_RECORDS FOR PROCESSING_.

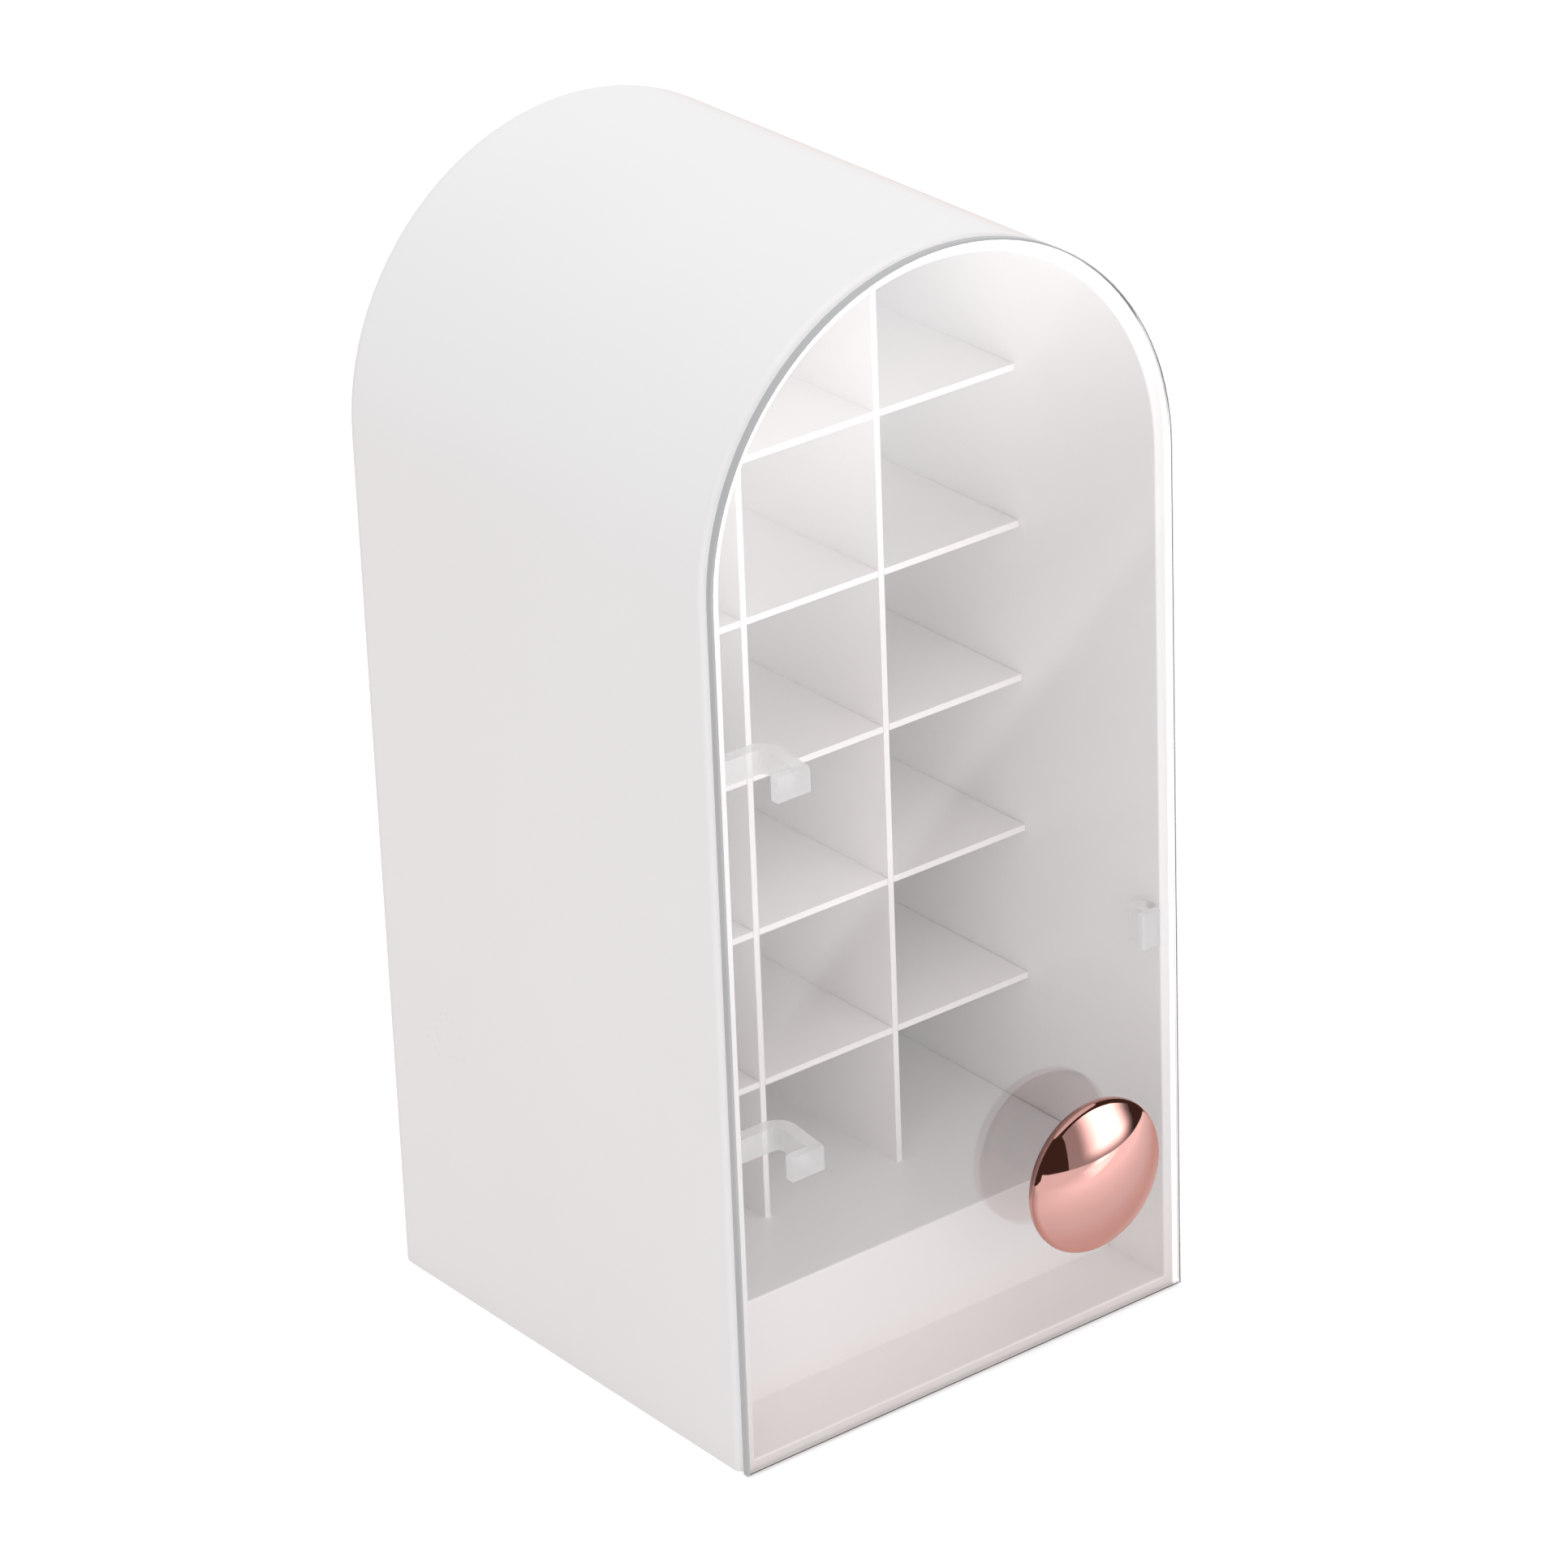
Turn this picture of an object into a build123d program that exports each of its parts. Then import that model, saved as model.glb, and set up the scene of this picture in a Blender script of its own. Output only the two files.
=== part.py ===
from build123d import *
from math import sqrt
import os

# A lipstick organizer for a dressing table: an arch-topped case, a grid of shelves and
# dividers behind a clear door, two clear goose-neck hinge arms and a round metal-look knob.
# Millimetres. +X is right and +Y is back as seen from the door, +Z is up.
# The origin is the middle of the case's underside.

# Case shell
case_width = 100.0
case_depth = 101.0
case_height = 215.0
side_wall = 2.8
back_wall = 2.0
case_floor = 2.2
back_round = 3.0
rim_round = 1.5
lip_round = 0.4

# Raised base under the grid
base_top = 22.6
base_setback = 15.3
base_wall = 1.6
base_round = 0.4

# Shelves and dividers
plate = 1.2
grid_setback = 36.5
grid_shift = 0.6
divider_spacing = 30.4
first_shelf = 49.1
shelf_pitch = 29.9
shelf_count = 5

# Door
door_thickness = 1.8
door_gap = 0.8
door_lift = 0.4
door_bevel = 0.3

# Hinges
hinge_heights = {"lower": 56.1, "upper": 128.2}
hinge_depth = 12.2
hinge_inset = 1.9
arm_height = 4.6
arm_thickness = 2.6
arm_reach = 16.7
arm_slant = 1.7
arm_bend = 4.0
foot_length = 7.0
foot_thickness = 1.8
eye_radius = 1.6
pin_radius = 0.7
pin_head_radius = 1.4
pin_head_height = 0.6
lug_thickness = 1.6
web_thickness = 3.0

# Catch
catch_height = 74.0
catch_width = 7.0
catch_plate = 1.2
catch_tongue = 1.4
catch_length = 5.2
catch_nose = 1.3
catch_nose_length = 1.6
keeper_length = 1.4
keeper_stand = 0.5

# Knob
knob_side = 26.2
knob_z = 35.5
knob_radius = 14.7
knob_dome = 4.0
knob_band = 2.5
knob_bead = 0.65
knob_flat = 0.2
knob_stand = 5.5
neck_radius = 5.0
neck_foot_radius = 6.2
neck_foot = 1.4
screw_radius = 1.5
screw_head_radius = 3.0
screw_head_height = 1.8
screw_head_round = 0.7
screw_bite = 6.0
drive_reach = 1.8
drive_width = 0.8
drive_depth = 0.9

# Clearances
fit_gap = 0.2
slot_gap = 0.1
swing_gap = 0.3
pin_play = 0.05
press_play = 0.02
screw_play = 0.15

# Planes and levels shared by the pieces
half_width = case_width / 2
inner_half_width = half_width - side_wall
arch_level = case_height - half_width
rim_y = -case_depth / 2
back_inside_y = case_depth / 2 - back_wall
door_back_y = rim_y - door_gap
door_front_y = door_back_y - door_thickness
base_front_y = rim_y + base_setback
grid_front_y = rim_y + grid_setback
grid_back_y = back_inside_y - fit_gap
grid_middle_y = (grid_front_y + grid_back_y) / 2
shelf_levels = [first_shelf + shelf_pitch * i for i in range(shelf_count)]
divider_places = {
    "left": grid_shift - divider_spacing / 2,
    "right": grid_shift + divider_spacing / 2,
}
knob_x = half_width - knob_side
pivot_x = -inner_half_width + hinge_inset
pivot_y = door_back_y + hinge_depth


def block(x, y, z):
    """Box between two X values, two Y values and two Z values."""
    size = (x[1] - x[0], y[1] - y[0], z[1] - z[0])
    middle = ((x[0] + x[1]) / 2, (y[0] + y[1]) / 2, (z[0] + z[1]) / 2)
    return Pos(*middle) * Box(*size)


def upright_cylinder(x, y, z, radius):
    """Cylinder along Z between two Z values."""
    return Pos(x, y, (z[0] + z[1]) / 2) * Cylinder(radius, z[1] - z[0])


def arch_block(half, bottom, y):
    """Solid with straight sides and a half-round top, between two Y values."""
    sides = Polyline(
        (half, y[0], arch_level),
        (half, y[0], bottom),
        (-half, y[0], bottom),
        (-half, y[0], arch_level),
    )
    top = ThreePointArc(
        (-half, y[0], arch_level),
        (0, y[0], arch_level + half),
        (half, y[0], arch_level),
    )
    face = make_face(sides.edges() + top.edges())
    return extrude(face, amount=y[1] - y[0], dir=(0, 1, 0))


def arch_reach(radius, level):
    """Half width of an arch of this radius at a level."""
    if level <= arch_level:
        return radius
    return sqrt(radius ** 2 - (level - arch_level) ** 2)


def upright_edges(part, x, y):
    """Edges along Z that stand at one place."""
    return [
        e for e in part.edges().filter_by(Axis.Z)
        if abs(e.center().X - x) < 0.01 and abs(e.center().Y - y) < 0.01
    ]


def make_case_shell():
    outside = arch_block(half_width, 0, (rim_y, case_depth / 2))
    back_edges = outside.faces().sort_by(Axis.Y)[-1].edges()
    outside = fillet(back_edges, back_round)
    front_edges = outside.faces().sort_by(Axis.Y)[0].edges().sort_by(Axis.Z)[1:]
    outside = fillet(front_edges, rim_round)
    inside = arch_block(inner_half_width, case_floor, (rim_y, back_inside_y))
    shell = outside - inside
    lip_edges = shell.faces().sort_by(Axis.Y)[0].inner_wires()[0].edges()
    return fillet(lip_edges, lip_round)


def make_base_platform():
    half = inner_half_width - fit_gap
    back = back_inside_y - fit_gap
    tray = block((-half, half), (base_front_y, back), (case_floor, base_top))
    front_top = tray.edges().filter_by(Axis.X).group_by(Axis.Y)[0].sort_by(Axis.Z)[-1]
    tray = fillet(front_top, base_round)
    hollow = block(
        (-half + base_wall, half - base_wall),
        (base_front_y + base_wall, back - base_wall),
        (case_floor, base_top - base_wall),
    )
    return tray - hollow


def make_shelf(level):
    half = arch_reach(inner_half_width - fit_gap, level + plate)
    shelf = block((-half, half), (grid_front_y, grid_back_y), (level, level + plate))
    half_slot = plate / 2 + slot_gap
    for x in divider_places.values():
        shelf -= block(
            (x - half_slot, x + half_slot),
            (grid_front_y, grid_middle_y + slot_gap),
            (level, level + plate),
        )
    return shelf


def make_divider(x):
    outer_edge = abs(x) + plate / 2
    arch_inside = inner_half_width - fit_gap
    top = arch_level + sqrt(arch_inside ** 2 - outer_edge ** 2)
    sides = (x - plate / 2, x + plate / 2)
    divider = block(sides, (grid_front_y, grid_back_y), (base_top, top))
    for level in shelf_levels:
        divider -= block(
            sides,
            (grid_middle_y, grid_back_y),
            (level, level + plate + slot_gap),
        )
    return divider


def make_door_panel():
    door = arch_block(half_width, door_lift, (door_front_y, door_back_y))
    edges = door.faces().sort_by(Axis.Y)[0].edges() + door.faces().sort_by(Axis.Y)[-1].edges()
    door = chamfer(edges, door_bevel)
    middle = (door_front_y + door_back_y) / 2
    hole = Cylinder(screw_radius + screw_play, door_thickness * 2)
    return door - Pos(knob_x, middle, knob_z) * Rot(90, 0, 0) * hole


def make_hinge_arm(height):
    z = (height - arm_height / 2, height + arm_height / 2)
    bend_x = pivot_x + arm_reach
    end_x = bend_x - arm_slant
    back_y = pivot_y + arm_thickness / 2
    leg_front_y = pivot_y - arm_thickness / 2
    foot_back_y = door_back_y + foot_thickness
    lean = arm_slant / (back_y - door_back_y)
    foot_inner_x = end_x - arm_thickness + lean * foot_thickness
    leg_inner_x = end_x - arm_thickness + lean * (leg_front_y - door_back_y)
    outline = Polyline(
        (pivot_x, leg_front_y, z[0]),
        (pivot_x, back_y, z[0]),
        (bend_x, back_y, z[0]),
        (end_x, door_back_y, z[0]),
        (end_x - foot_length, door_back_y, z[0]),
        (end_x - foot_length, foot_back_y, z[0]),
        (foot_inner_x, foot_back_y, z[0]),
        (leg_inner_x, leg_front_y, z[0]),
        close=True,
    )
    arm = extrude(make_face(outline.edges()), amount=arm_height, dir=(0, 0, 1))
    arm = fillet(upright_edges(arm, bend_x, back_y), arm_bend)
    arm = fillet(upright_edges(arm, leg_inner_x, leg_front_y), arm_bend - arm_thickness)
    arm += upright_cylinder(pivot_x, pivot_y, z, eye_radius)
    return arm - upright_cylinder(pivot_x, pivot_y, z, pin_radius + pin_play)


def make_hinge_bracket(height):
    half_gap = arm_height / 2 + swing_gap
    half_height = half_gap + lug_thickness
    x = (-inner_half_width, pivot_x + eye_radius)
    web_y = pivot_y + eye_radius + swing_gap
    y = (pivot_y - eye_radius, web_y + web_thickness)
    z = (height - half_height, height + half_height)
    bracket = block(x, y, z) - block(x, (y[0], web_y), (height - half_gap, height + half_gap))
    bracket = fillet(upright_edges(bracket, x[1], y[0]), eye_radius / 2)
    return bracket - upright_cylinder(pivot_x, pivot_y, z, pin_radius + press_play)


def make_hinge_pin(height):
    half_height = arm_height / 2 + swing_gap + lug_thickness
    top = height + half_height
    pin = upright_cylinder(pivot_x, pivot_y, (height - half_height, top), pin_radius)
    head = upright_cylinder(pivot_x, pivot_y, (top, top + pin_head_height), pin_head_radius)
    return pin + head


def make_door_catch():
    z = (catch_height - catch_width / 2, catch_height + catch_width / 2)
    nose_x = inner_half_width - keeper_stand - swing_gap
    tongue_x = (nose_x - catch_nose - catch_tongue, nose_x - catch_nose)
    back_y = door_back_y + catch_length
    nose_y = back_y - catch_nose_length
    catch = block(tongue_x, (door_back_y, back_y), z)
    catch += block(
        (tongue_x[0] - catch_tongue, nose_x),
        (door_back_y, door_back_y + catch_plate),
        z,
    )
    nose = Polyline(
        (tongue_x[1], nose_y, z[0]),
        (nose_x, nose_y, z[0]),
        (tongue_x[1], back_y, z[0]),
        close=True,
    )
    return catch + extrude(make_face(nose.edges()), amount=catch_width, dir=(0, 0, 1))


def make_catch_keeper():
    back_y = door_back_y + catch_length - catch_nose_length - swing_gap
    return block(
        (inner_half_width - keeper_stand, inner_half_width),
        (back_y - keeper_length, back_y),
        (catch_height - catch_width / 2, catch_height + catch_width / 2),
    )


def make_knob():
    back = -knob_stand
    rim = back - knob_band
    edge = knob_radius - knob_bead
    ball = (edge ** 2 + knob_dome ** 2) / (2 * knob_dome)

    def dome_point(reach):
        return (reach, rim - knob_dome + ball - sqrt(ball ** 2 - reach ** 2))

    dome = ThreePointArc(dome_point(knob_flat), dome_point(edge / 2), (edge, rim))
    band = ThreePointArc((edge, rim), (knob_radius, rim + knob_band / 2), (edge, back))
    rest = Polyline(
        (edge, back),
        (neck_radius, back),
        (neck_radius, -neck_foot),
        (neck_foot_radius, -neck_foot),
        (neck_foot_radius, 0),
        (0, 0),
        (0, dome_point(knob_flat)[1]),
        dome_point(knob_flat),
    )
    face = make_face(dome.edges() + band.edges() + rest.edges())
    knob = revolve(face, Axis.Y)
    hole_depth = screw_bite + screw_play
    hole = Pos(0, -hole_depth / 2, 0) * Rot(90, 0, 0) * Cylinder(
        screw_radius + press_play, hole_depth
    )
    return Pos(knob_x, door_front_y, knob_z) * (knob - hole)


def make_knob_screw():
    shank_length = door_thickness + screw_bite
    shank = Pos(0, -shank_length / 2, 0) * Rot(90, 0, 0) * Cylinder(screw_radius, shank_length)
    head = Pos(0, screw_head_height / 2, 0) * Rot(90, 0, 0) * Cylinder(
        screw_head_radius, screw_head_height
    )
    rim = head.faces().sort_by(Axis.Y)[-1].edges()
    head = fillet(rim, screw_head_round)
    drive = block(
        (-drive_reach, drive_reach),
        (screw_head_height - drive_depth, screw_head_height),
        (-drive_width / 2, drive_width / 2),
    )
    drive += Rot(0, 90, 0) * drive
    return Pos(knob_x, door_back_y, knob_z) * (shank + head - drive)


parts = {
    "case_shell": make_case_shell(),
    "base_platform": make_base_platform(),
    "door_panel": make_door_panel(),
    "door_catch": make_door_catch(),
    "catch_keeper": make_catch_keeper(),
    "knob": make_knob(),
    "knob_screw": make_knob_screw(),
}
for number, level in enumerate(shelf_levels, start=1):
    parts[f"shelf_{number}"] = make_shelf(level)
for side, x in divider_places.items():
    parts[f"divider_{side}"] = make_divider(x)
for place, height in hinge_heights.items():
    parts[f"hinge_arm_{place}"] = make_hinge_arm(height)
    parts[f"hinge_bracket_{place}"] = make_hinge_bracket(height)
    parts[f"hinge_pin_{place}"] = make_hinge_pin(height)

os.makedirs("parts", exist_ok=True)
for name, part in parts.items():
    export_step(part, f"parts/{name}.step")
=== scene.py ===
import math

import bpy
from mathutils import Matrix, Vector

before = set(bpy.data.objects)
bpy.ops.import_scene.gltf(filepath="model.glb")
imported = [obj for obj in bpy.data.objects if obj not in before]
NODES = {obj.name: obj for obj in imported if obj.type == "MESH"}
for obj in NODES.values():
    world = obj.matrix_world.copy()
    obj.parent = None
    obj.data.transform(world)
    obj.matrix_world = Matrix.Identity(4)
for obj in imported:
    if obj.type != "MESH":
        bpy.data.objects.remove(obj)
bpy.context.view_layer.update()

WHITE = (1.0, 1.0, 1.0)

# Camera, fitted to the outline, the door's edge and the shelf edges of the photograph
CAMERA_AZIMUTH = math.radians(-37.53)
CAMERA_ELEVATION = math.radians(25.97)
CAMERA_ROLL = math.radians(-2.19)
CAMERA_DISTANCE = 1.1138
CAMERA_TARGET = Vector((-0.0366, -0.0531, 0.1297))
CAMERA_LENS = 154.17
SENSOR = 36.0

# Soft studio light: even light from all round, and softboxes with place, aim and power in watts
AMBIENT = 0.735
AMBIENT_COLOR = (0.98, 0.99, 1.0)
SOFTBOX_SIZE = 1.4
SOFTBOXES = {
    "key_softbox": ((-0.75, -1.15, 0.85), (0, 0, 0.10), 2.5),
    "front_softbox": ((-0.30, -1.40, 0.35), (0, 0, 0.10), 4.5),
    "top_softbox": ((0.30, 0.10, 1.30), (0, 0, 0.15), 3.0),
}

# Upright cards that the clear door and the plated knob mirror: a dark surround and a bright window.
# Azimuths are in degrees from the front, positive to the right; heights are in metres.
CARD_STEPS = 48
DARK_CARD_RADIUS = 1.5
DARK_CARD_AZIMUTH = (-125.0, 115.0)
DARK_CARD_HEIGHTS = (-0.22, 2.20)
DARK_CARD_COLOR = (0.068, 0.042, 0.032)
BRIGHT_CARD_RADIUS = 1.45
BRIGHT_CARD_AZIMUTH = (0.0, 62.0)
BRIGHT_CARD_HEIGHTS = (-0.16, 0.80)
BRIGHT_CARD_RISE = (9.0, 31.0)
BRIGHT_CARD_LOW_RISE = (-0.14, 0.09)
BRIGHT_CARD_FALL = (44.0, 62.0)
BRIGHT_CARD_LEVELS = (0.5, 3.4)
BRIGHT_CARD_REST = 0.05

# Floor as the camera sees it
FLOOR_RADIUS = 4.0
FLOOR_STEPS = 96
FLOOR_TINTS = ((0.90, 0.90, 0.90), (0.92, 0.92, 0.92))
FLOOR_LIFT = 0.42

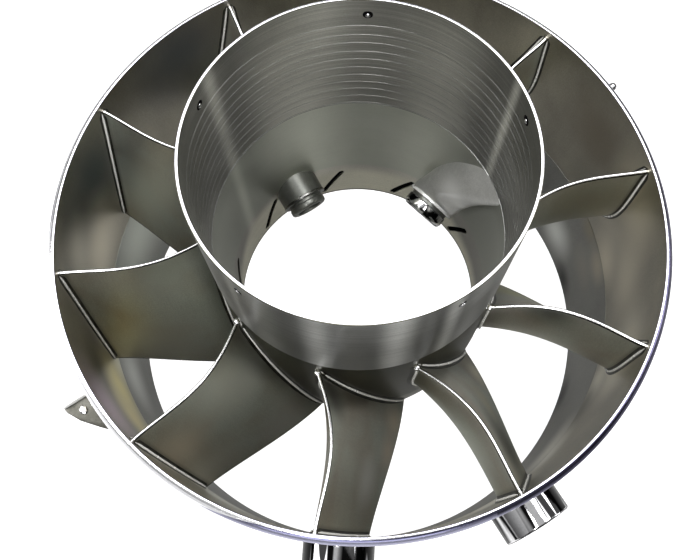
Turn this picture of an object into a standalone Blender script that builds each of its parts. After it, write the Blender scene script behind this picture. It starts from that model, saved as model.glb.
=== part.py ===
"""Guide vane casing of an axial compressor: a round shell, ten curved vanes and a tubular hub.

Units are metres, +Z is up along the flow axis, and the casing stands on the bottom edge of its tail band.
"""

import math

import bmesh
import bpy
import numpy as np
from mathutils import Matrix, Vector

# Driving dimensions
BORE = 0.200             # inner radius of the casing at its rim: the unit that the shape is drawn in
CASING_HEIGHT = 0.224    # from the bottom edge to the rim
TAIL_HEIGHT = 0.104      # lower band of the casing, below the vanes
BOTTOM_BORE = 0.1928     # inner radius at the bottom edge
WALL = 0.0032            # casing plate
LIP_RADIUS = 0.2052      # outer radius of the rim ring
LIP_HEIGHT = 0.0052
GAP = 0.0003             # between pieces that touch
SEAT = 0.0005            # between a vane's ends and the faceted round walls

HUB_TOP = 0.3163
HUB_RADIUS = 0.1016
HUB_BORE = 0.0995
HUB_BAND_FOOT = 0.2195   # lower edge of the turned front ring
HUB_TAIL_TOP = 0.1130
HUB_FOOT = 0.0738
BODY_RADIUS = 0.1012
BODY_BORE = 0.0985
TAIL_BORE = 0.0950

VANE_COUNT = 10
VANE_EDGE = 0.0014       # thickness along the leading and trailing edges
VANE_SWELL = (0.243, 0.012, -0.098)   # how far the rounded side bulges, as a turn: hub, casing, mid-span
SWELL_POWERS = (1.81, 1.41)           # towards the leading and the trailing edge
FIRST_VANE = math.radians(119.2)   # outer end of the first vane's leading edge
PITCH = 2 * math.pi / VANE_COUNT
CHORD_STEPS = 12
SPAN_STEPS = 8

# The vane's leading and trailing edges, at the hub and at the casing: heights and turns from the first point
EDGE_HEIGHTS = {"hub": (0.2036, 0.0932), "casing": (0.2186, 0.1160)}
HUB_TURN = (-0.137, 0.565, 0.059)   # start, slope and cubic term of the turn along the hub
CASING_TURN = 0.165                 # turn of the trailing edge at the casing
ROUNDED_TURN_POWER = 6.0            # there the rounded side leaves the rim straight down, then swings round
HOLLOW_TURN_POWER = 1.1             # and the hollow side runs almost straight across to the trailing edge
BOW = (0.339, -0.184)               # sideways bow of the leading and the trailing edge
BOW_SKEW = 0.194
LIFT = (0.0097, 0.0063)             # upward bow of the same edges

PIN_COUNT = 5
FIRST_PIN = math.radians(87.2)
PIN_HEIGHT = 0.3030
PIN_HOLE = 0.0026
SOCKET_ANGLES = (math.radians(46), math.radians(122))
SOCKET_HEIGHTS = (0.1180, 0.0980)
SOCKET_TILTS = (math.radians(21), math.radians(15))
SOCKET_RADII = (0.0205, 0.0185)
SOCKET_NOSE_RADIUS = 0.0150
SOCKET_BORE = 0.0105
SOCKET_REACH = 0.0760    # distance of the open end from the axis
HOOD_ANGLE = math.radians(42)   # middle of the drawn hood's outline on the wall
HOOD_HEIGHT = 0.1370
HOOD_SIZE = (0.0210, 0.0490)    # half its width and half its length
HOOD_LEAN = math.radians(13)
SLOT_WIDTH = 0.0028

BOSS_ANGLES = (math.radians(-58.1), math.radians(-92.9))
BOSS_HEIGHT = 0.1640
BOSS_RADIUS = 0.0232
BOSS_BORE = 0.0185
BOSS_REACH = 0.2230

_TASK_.
Nothing but the lines from the one with "for place, height" through the one with "WHITE = (1.0, 1.0, 1.0)" should be repeated, and each exactly.

_WRITTEN ANSWER_.
for place, height in hinge_heights.items():
    parts[f"hinge_arm_{place}"] = make_hinge_arm(height)
    parts[f"hinge_bracket_{place}"] = make_hinge_bracket(height)
    parts[f"hinge_pin_{place}"] = make_hinge_pin(height)

os.makedirs("parts", exist_ok=True)
for name, part in parts.items():
    export_step(part, f"parts/{name}.step")
=== scene.py ===
import math

import bpy
from mathutils import Matrix, Vector

before = set(bpy.data.objects)
bpy.ops.import_scene.gltf(filepath="model.glb")
imported = [obj for obj in bpy.data.objects if obj not in before]
NODES = {obj.name: obj for obj in imported if obj.type == "MESH"}
for obj in NODES.values():
    world = obj.matrix_world.copy()
    obj.parent = None
    obj.data.transform(world)
    obj.matrix_world = Matrix.Identity(4)
for obj in imported:
    if obj.type != "MESH":
        bpy.data.objects.remove(obj)
bpy.context.view_layer.update()

WHITE = (1.0, 1.0, 1.0)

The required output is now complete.